Information supplied
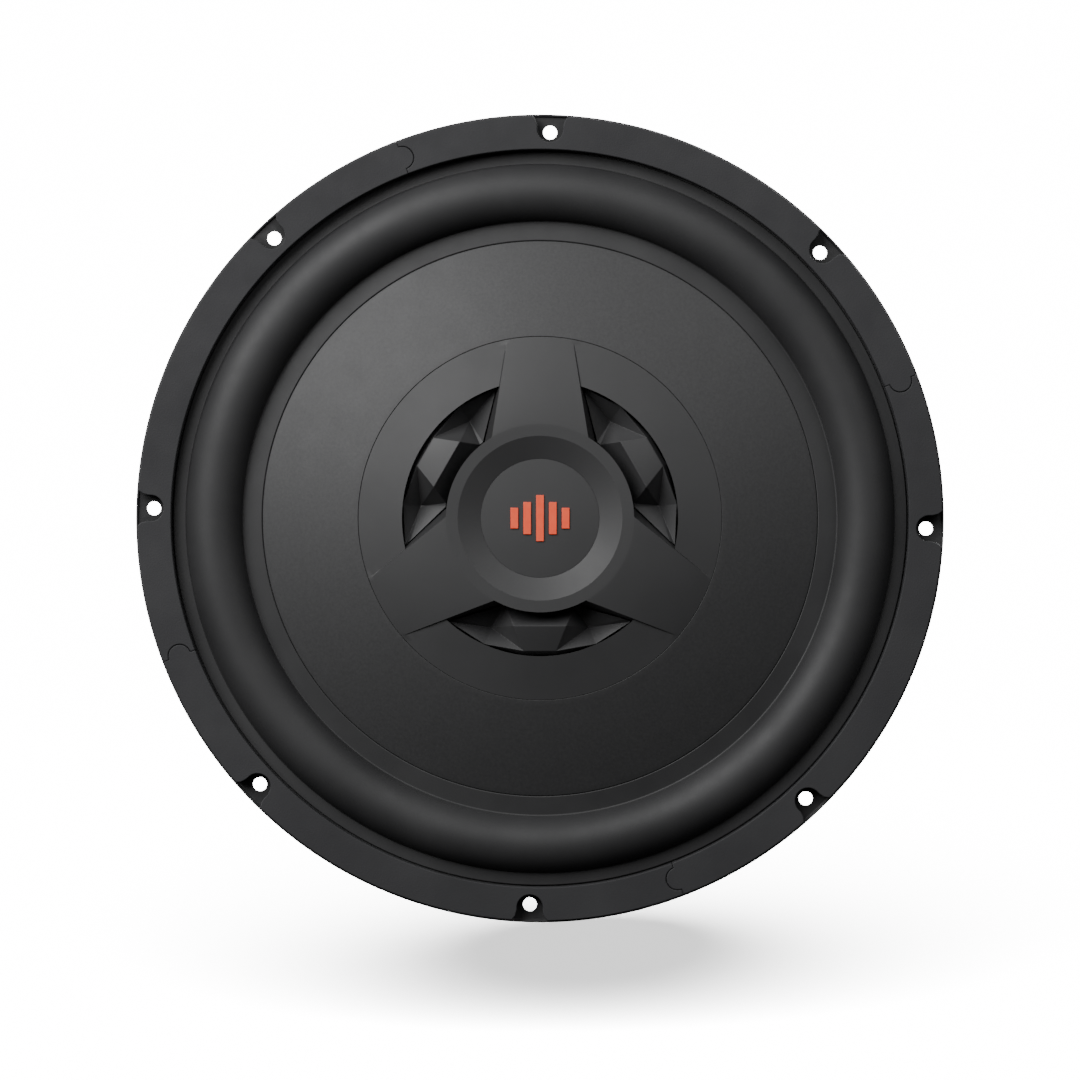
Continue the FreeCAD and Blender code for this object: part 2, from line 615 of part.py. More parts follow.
def motor_screws():
    """The screws that hold the basket to the top plate."""
    screws = []
    count = round(value("motor_screws"))
    for number in range(count):
        turn = f"{number} * 360 deg / motor_screws"
        across, up = f"motor_screw_circle / 2 * sin({turn})", f"motor_screw_circle / 2 * cos({turn})"
        head_front = f"({SEAT_FRONT} - screw_head_thick)"
        head = axial_cylinder(f"head_{number}", "screw_head_dia / 2", head_front, "screw_head_thick",
                              across, up)
        shank = axial_cylinder(f"shank_{number}", "motor_screw_dia / 2 - rivet_gap", SEAT_FRONT,
                               "sheet_thick + screw_grip", across, up)
        screws.append(joined(f"screw_{number}", [head, shank]))
    return group("motor_screws", screws)


def terminal_block():
    """The moulded block on the basket's shelf, with two hollow posts for the push caps."""
    body = new_body("terminal_block")
    base = new_sketch(body, "base_outline", "XZ_Plane", "shelf_station")
    rectangle(base, "0", "0 - block_centre", "(block_wide / 2)", "(block_deep / 2)")
    pad(body, base, "block_thick", "base", rearward=True)
    posts = new_sketch(body, "post_outline", "XZ_Plane", "shelf_station")
    bores = new_sketch(body, "bore_outline", "XZ_Plane", BORE_FRONT)
    slots = new_sketch(body, "slot_outline", "XZ_Plane", "shelf_station")
    rivets = new_sketch(body, "rivet_outline", "XZ_Plane")
    wires = new_sketch(body, "wire_outline", "XY_Plane")
    for side in ("-1", "1"):
        post = f"{side} * post_pitch / 2"
        circle(posts, post, "0 - block_centre", "post_dia / 2")
        circle(bores, post, "0 - block_centre", "plunger_dia / 2 + plunger_gap")
        rectangle(slots, post, "0 - block_centre - tab_inset",
                  "(tab_wide / 2 + slot_gap)", "(tab_thick / 2 + slot_gap)")
        circle(rivets, f"{side} * {RIVET_SIDE}", "0 - block_centre", "rivet_dia / 2 + rivet_gap")
        circle(wires, post, f"{POST_REAR} - wire_depth", "wire_hole / 2")
    pad(body, posts, "block_thick + post_tall", "posts", rearward=True)
    cut(body, bores, "bores", "block_thick + post_tall")
    cut(body, slots, "slots", "block_floor + 1")
    cut(body, rivets, "rivet_holes")
    cut(body, wires, "wire_holes")
    return body


def terminal_contact(name, side):
    """A brass contact: a round foot under the spring and a solder tab through the basket's shelf."""
    post = f"{side} * post_pitch / 2"
    centre = "0 - block_centre"
    foot = axial_cylinder(name + "_foot", "plunger_dia / 2 - slot_gap", BORE_FRONT, "tab_thick",
                          post, centre)
    tab = document.addObject("Part::Box", name + "_tab")
    tab.setExpression("Length", bound("tab_wide"))
    tab.setExpression("Width", bound("tab_reach + block_floor + tab_thick"))
    tab.setExpression("Height", bound("tab_thick"))
    tab_low = "0 - block_centre - tab_inset - tab_thick / 2"
    place_at(tab, f"{post} - tab_wide / 2", "shelf_station - tab_reach", tab_low)
    return joined(name, [foot, tab])


def terminal_spring(name, side):
    """The coil spring between the contact and the push cap's stem."""
    seat = f"({BORE_FRONT} + tab_thick + spring_wire / 2 + glue_gap)"
    length = f"({PLUNGER_FRONT} - {seat} - spring_wire / 2 - glue_gap)"
    radius = "((spring_dia - spring_wire) / 2)"
    spine = document.addObject("Part::Helix", name + "_spine")
    spine.setExpression("Radius", bound(radius))
    spine.setExpression("Height", bound(length))
    spine.setExpression("Pitch", bound(f"{length} / spring_turns"))
    wire = document.addObject("Part::Circle", name + "_wire")
    wire.setExpression("Radius", bound("spring_wire / 2"))
    wire.Placement = FreeCAD.Placement(Vector(), FreeCAD.Rotation(Vector(1, 0, 0), 90))
    wire.setExpression("Placement.Base.x", bound(radius))
    spring = document.addObject("Part::Sweep", name)
    spring.Sections = [wire]
    spring.Spine = (spine, ["Edge1"])
    spring.Solid = True
    spring.Frenet = True
    spring.Placement = FreeCAD.Placement(Vector(), FreeCAD.Rotation(Vector(1, 0, 0), -90))
    place_at(spring, f"{side} * post_pitch / 2", seat, "0 - block_centre")
    return spring


def push_cap(name, side):
    """A push cap, its stem in the post's bore. Pressed home, its cross hole meets the post's wire hole."""
    body = new_body(name)
    stem, cap = "(plunger_dia / 2)", "(cap_dia / 2)"
    cap_front = f"({POST_REAR} + press)"
    cap_rear = f"({POST_REAR} + press + cap_thick)"
    revolve(body, "cap", [
        ("0", PLUNGER_FRONT), (stem, PLUNGER_FRONT), (stem, cap_front), (cap, cap_front),
        (cap, f"{cap_rear} - 1"), (f"{cap} - 1", cap_rear), ("0", cap_rear),
    ])
    wire_station = f"{POST_REAR} - wire_depth + press"
    wire = circle(new_sketch(body, "wire_outline"), "0", wire_station, "wire_hole / 2")
    cut(body, wire, "wire_hole")
    place_at(body, f"{side} * post_pitch / 2", "0", "0 - block_centre")
    return body


def terminal_rivets():
    """The two rivets through the block and the basket's shelf."""
    rivets = []
    for number, side in enumerate(("-1", "1")):
        across, up = f"{side} * {RIVET_SIDE}", "0 - block_centre"
        front_head = axial_cylinder(f"front_head_{number}", "rivet_head / 2",
                                    f"{SHELF_FRONT} - rivet_thick", "rivet_thick", across, up)
        shank = axial_cylinder(f"rivet_shank_{number}", "rivet_dia / 2", SHELF_FRONT,
                               "sheet_thick + block_thick", across, up)
        rear_head = axial_cylinder(f"rear_head_{number}", "rivet_head / 2", BLOCK_REAR, "rivet_thick",
                                   across, up)
        rivets.append(joined(f"rivet_{number}", [front_head, shank, rear_head]))
    return group("terminal_rivets", rivets)


def tinsel_lead(name, side):
    """The braided lead from a solder tab to the former, with slack for the stroke."""
    tab_up = -value("block_centre + tab_inset")
    tab_tip = Vector(value("post_pitch / 2"), value("shelf_station - tab_reach"), tab_up)
    former = value(FORMER_OUTER) + 0.2 * value("lead_dia")
    collar = (value("neck_station + cone_wall + neck_collar") + value("spider_station - spider_wave")) / 2
    between = [Vector(11, 9.5, -102), Vector(10.5, 8.5, -89), Vector(9.5, 12, -75), Vector(8.5, 14.5, -61),
               Vector(7.5, 15, -47)]
    points = [tab_tip] + between + [Vector(6, collar, -math.sqrt(former**2 - 36))]
    edges, length = rounded_path([Vector(side * point.x, point.y, point.z) for point in points])
    start = edges[0].tangentAt(edges[0].FirstParameter)
    mouth = edges[0].valueAt(edges[0].FirstParameter)
    section = Part.Wire(Part.makeCircle(value("lead_dia") / 2, mouth, start))
    lead = document.addObject("Part::Feature", name)
    lead.Shape = Part.Wire(edges).makePipeShell([section], True, True)
    lead.Placement = FreeCAD.Placement()
    full = math.pi * value("lead_dia") ** 2 / 4 * length
    print(name, f"length {length:.1f} volume {lead.Shape.Volume:.1f} of {full:.1f}")
    return lead


def rounded_path(points):
    """Straight runs between the points, with the largest tangent arc that each corner has room for."""
    edges, length, start = [], 0, points[0]
    for before, corner, after in zip(points, points[1:], points[2:]):
        arriving, leaving = corner - before, after - corner
        half_turn = arriving.getAngle(leaving) / 2
        setback = 0.45 * min(arriving.Length, leaving.Length)
        print(f"  bend radius {setback / math.tan(half_turn):.1f}")
        first = corner - Vector(arriving).normalize() * setback
        last = corner + Vector(leaving).normalize() * setback
        inward = (Vector(leaving).normalize() - Vector(arriving).normalize()).normalize()
        middle = corner + inward * setback * math.tan(half_turn / 2)
        edges += [Part.LineSegment(start, first).toShape(), Part.Arc(first, middle, last).toShape()]
        start = last
    edges.append(Part.LineSegment(start, points[-1]).toShape())
    return edges, sum(edge.Length for edge in edges)


def main():
    former_front = "(0 - former_front)"
    parts = [basket(), surround(), cone(), hub_cover(), centre_badge(), badge_emblem(), spider()]
    parts += [gasket_segment(number) for number in range(1, 5)]
    parts += [window_insert(number) for number in range(1, 4)]
    parts.append(ring("voice_coil_former", "(former_bore / 2)", FORMER_OUTER, former_front, "former_tail"))
    parts.append(ring("voice_coil_winding", FORMER_OUTER, f"({FORMER_OUTER} + coil_build)", "coil_front",
                      "(coil_front + coil_length)"))
    parts += [top_plate(), yoke(), vent_mesh(), magnet_boot(), motor_screws()]
    parts.append(ring("magnet", "magnet_inner", "magnet_outer", PLATE_REAR, MAGNET_REAR))
    parts.append(ring("shorting_ring", "(magnet_inner - boot_gap - ring_wall)", "(magnet_inner - boot_gap)",
                      PLATE_REAR, f"({PLATE_REAR} + ring_length)"))
    parts += [terminal_block(), terminal_rivets()]
    for word, side in (("positive", 1), ("negative", -1)):
        parts.append(terminal_contact(f"contact_{word}", side))
        parts.append(terminal_spring(f"spring_{word}", side))
        parts.append(push_cap(f"push_cap_{word}", side))
        parts.append(tinsel_lead(f"tinsel_lead_{word}", side))
    document.recompute()
    for item in document.Objects:
        if "Invalid" in item.State or "Error" in item.State:
            raise RuntimeError(f"{item.Name} failed: {item.State}")
    for part in parts:
        if part.Shape.isNull() or not part.Shape.isValid():
            raise RuntimeError(f"{part.Label} has no valid shape")
    os.makedirs("parts", exist_ok=True)
    for part in parts:
        part.Shape.exportStep(f"parts/{part.Label}.step")
        print(f"{part.Label}: {len(part.Shape.Solids)} solid(s), {part.Shape.Volume:.0f} mm3")


main()
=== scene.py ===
import math

import bpy
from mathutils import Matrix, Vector


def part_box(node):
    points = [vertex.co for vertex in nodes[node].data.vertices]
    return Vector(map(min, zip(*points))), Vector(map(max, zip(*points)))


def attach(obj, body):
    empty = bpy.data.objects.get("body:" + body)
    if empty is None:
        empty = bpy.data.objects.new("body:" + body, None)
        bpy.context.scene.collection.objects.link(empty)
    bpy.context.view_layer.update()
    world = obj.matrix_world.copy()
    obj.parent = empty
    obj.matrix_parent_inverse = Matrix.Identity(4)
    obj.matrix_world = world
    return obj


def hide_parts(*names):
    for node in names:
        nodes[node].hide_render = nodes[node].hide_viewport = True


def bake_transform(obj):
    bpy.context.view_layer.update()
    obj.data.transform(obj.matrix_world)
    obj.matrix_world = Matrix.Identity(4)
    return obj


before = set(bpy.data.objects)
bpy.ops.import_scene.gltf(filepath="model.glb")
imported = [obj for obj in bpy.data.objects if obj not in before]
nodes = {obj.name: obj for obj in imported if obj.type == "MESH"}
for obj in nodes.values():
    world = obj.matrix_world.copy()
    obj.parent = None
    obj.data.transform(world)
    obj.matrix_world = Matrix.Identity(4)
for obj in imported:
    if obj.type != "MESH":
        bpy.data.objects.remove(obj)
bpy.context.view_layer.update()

# A twelve inch shallow-mount car subwoofer. Sizes are millimetres, turned to metres by MM. The axis is Y and
# the front faces -Y. A "station" is a place along +Y, a "rise" is how far something stands forward of the
# flange, and a "circle" is the radius on which holes or screws stand.
MM = 0.001
TURN_STEPS = 256
ARC_STEPS = 5


# ---------------------------------------------------------------- hand work

def only(piece):
    """Make one piece the active one and the only one selected."""
    bpy.ops.object.select_all(action="DESELECT")
    piece.select_set(True)
    bpy.context.view_layer.objects.active = piece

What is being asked
Your task is to extract exactly the lines starting at the line with "for item in" and ending at the line with "obj.parent = None", including both ends, and no other lines.

Solution for this task
    for item in document.Objects:
        if "Invalid" in item.State or "Error" in item.State:
            raise RuntimeError(f"{item.Name} failed: {item.State}")
    for part in parts:
        if part.Shape.isNull() or not part.Shape.isValid():
            raise RuntimeError(f"{part.Label} has no valid shape")
    os.makedirs("parts", exist_ok=True)
    for part in parts:
        part.Shape.exportStep(f"parts/{part.Label}.step")
        print(f"{part.Label}: {len(part.Shape.Solids)} solid(s), {part.Shape.Volume:.0f} mm3")


main()
=== scene.py ===
import math

import bpy
from mathutils import Matrix, Vector


def part_box(node):
    points = [vertex.co for vertex in nodes[node].data.vertices]
    return Vector(map(min, zip(*points))), Vector(map(max, zip(*points)))


def attach(obj, body):
    empty = bpy.data.objects.get("body:" + body)
    if empty is None:
        empty = bpy.data.objects.new("body:" + body, None)
        bpy.context.scene.collection.objects.link(empty)
    bpy.context.view_layer.update()
    world = obj.matrix_world.copy()
    obj.parent = empty
    obj.matrix_parent_inverse = Matrix.Identity(4)
    obj.matrix_world = world
    return obj


def hide_parts(*names):
    for node in names:
        nodes[node].hide_render = nodes[node].hide_viewport = True


def bake_transform(obj):
    bpy.context.view_layer.update()
    obj.data.transform(obj.matrix_world)
    obj.matrix_world = Matrix.Identity(4)
    return obj


before = set(bpy.data.objects)
bpy.ops.import_scene.gltf(filepath="model.glb")
imported = [obj for obj in bpy.data.objects if obj not in before]
nodes = {obj.name: obj for obj in imported if obj.type == "MESH"}
for obj in nodes.values():
    world = obj.matrix_world.copy()
    obj.parent = None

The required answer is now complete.